§ **What is being asked**
State only how many lines below include the string "script".

§ **Input for this task**
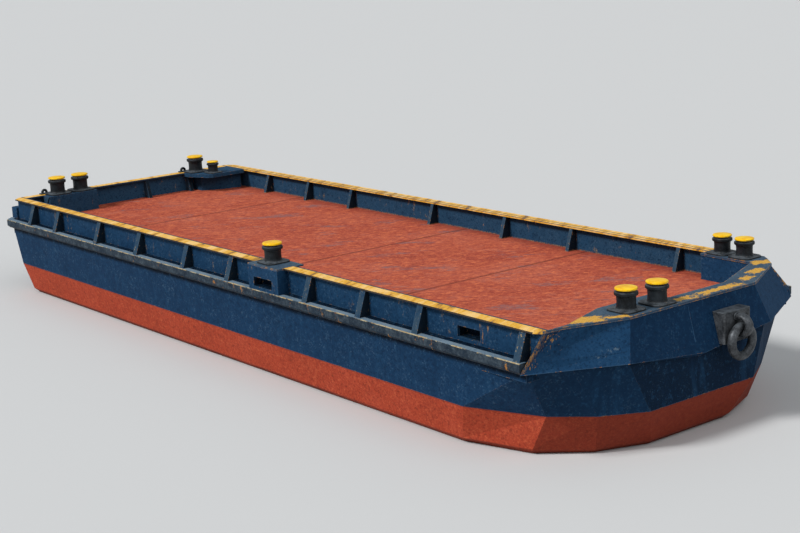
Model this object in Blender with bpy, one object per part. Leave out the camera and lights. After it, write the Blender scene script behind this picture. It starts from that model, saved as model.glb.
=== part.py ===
"""River barge: a flat-bottomed deck barge with a bulwark round a plated cargo deck.

Metres, +Z up. The bow points along +X and port along +Y. The origin is on the bottom, at the middle
of the length and of the beam. Stations are measured forward from the stern edge of the rub rail.
"""
from math import cos, pi, sin

import bmesh
import bpy

# Gap between pieces that touch, and how far fused pieces run into each other
gap = 0.0003
sink = 0.02

# Heights above the flat bottom
paint_line = 0.97
rub_bottom = 2.17
ledge_top = 2.43
deck_top = 2.45
wall_top = 3.06
rail_top = 3.10
bow_plate_top = 3.12

# Main sizes over all; the ledge and the walls end at the junction with the bow
half_beam = 4.50
junction = 25.15
bracket_front = 26.44

# Bulwark plate, its cap rail and the ledge outside it
wall_outer = 4.12
wall_inner = 4.06
rail_outer = 4.26
rail_inner = 3.90
stern_wall_outer = 0.46
stern_wall_inner = 0.52
stern_rail_outer = 0.33
stern_rail_inner = 0.69
rail_corner = 0.24
ledge_corner = 0.30
ledge_bevel = 0.07
upper_half_breadth = 4.31
upper_stern = 0.17
upper_corner = 0.20
wall_joint = 14.40

# Hull sections: each row is one level of the outside plating
# height, half breadth, stern, corner cut, side end,
# then x and y of the quarter, the shoulder and the front corner
hull_levels = (
    (0.00, 3.95, 0.82, 0.30, 22.60, 24.34, 3.46, 25.26, 2.46, 25.72, 1.25),
    (0.14, 4.09, 0.70, 0.30, 22.75, 24.46, 3.55, 25.40, 2.55, 25.88, 1.32),
    (0.97, 4.26, 0.45, 0.26, 23.00, 24.86, 3.50, 25.66, 2.74, 26.24, 1.72),
    (2.17, 4.32, 0.16, 0.20, 23.80, 25.06, 4.22, 25.60, 3.40, 26.13, 2.26),
)

# Stiffeners: stations, width along the wall, depth at the foot and at the head
outer_rib_stations = (1.86, 3.62, 6.33, 8.78, 11.42, 13.70, 17.28, 19.47, 21.61)
last_outer_rib = {"starboard": 25.00, "port": 24.30}
outer_rib = {"width": 0.20, "foot": 0.33, "head": 0.11}
inner_rib_stations = (3.33, 5.73, 8.14, 12.25, 15.50, 18.20, 22.07)
inner_rib = {"width": 0.12, "foot": 0.34, "head": 0.15}
stern_outer_ribs = (-3.90, -1.30, 1.30, 3.90)
stern_outer_foot = 0.28
stern_inner_rib = 0.63
shelf_rib = 2.30
rib_head = wall_top - 0.001

# Deck plating: stations of the seams between the four panels
deck_seams = (5.15, 13.66, 18.64)
seam_width = 0.012
deck_edge = 4.05
margin_inner = 3.70
margin_top = deck_top - 0.003

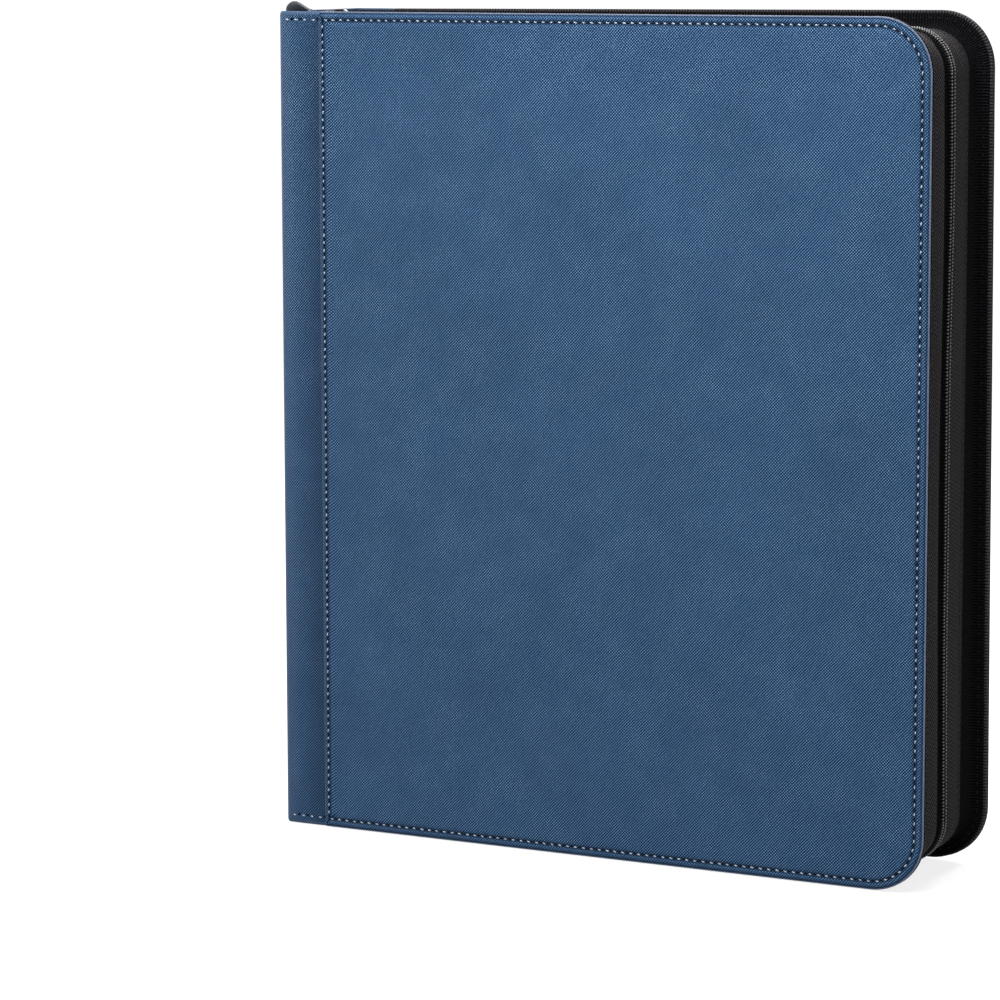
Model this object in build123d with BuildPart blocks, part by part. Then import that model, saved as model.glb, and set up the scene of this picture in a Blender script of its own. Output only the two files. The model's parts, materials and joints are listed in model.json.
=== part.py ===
from build123d import *
import os
from math import cos, radians, sin

os.makedirs("parts", exist_ok=True)

# A zip-round card binder, closed and standing on its lower edge.
# X runs from the spine (-X) to the fore-edge (+X), Y from the front cover (-Y)
# to the back cover (+Y), Z up.  The origin is under the middle of the binder.
# All lengths are in millimetres.

# ---- driving dimensions: the whole binder ----
binder_height = 370.0
binder_width = 315.0
binder_depth = 71.5
corner_radius = 24.0        # fore-edge corners of both covers

# ---- covers: leather skin over a board, with a cloth lining ----
skin_thickness = 1.6
board_thickness = 1.9
lining_thickness = 0.5
skin_rim = 1.2              # skin turned round the edges of the board
edge_bevel = 0.8
panel_fold = 19.0           # spine edge to the folded edge of the cover panel
panel_overlap = 7.0         # how far the panel lies over the hinge flap
wrap_thickness = 0.8        # the leather of the spine wrap and hinge flaps
lining_margin = 0.8         # the lining stops short of the cover's edge

# ---- spine ----
spine_board_thickness = 2.6
hinge_radius = 2.0          # leather rolled over each long corner of the spine
hinge_clearance = 0.3

# ---- webbing walls and zip ----
wall_inset = 7.0            # cover edge to the outer face of the wall
wall_thickness = 1.2
foot_thickness = 1.0        # webbing turned out and sewn to the cover
wall_height = 11.8          # from the lining to the wall's free edge
wall_start = 22.0           # walls on the covers begin this far from the spine
end_wall_reach = 21.5       # walls on the spine ends stop this far from the spine
tape_thickness = 0.6
tape_under_wall = 2.0       # tape sewn over the wall's free edge
tape_gap = 2.0              # between the two tapes
coil_gap = 1.4              # between the two coils
coil_width = 2.6
coil_height = 1.6
zip_clearance = 0.25        # between the slider and what it runs on

# ---- cards, sleeves and pockets ----
card_width = 63.0
card_height = 88.0
card_thickness = 0.35
card_corner = 3.0
card_rise = 1.0             # card above the floor of its slot
sleeve_width = 76.0
sleeve_height = 102.0
sleeve_thickness = 1.5
sleeve_corner = 1.5         # clipped corners
sleeve_wall = 0.4
sleeve_floor = 6.0          # closed edge below the slot
slot_clearance = 3.0        # slot wider than the card
sleeve_clearance = 0.1      # sleeve to the film behind it
front_clearance = 0.2       # sleeve to the clear film in front of it
pocket_film = 0.2
pocket_ease_width = 4.5     # pocket wider than the sleeve
pocket_ease_height = 7.0
column_weld = 3.0           # welded film between pockets
row_weld = 2.5

# ---- leaves ----
film_thickness = 0.6
leaf_gap = 0.4              # between neighbouring leaves
stack_clearance = 1.5       # least gap from the leaves to a cover's lining
leaf_end_clearance = 6.0    # leaf to the walls along the top and bottom edges
leaf_edge_clearance = 5.3   # leaf to the wall along the fore-edge
leaf_corner = 12.0
leaf_margin = 4.0           # last pocket to the page's free edge
gutter_length = 38.0        # root hinge to knee hinge
root_gap = 0.1              # bare fold beside a root hinge
knee_gap = 0.4              # bare fold on each side of a knee hinge
binding_thickness = 1.0
binding_margin = 1.0        # binding strip narrower than the stack of leaves
ridge_height = 0.4          # sewn fold under each leaf's root
ridge_width = 1.6
ridge_clearance = 0.4

# ---- slider and pull ----
slider_length = 12.0
slider_shoulder = 11.2      # width at the end where the chain parts
slider_tail = 8.4           # width at the end where the chain is closed
slider_corner = 1.5
slider_park = 11.3          # spine edge to the middle of the parked slider
top_plate = 1.1
bottom_plate = 1.1
post_width = 0.8            # divider between the two coils
post_length = 3.6
post_setback = 3.4          # slider middle to post middle
bail_length = 8.4
bail_width = 2.4
bail_bar = 0.8              # bar above the eye
bail_round = 2.2
eye_length = 5.2
eye_height = 2.0
link_length = 5.6
link_width = 7.0
link_bar = 1.2              # square bar that the link is stamped from
link_corner = 1.2
link_clearance = 0.5        # between the link and the webbing on the spine's end
tab_reach = 19.6            # link to the start of the tab's curl
tab_curl_radius = 4.0
tab_curl = 75.0             # degrees that the tab's end turns up
tab_stand = 3.9             # flat end of the tab above the curl
tab_width = 8.6
tab_thickness = 2.0
tab_swell = 9.0             # from the neck to the tab's full width
tab_head = 5.3              # radius of the round head
tab_head_lean = 3.2         # head's middle set towards the spine from the link's
tab_over_spine = 0.3        # head clears the spine's end by this much
tab_neck = 4.4
tab_eye = 0.4               # clearance round the link's bar
tab_barrel = 3.4            # diameter of the fold round the link's bar
tab_clearance = 0.2         # between the tab's fold and the slider
tab_rim = 1.3
tab_recess = 0.35
stop_length = 3.0
stop_plate = 0.6
stop_clearance = 0.1

# ---- places worked out from the sizes ----
mid_height = binder_height / 2
half_width = binder_width / 2
half_depth = binder_depth / 2
spine_face = -half_width
cover_thickness = skin_thickness + board_thickness + lining_thickness
cover_inside = half_depth - cover_thickness
hinge_x = spine_face + hinge_radius
hinge_y = half_depth - (skin_thickness - wrap_thickness) - hinge_radius
cover_start = hinge_x + hinge_radius + hinge_clearance
spine_half = hinge_y - hinge_radius - hinge_clearance
spine_inside = spine_face + wrap_thickness + spine_board_thickness + lining_thickness
tape_inset = wall_inset - tape_thickness
coil_inset = tape_inset - coil_height
wall_edge = cover_inside - wall_height
tape_edge = wall_edge + tape_under_wall
ridge_x = spine_inside + binding_thickness
root_x = ridge_x + ridge_height + ridge_clearance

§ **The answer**
2